Chien 51 est à la fois un avertissement et un miroir. Cédric Jimenez ne réinvente pas le genre dystopique, mais il le revitalise avec une urgence ancrée dans le présent. Derrière les tropes familiers se cache un cinéaste aux prises avec sa propre complicité, un artisan qui s'interroge sur l'éthique de la représentation à une époque où l'art et l'algorithme s'estompent de plus en plus. Que l'on y voie une satire consciente d'elle-même ou une sombre prophétie, le film reste en suspens comme un bug dans le système, impossible à ignorer. Ses imperfections deviennent sa vérité : après tout, l'humanité n'a jamais été censée être efficace.

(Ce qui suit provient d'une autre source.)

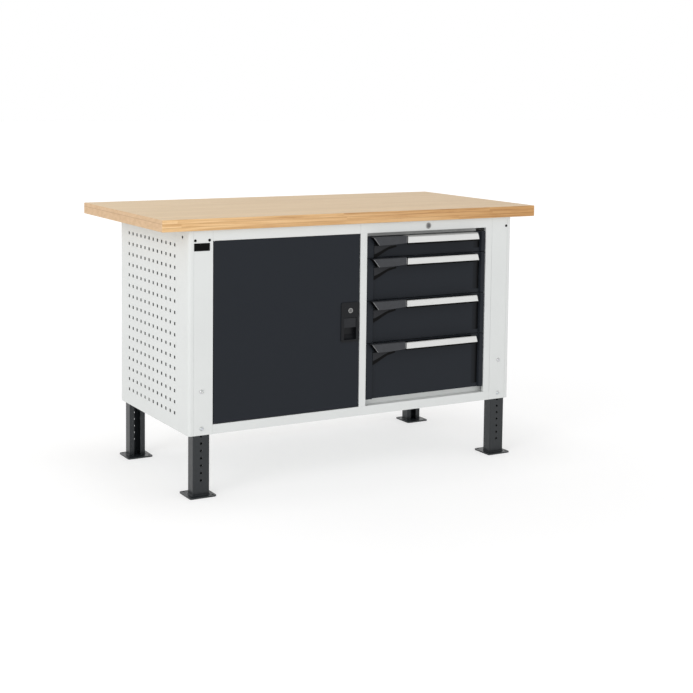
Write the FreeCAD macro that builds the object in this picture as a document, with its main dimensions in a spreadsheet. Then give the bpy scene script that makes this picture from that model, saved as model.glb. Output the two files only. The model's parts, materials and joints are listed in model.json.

Alors que le générique défile et que la voix mécanique d'ALMA s'estompe dans le bruit statique, le film nous laisse avec une pensée troublante : peut-être que l'IA n'avait pas besoin d'inventer ce monde. Nous l'avons déjà construit nous-mêmes. Chien 51 se contente de nous tendre le miroir et nous met au défi de regarder.
Chien 51
Réalisé par Cédric Jimenez
Écrit par Cédric Jimenez, Olivier Demangel
Produit par Hugo Sélignac
Avec Gilles Lellouche, Adèle Exarchopoulos, Louis Garrel, Romain Duris
Photographie : Laurent Tangy
Montage : Laure Gardette, Stan Collet
Musique : Guillaume Roussel
Sociétés de production : Studiocanal, Chi-Fou-Mi (Mediawan)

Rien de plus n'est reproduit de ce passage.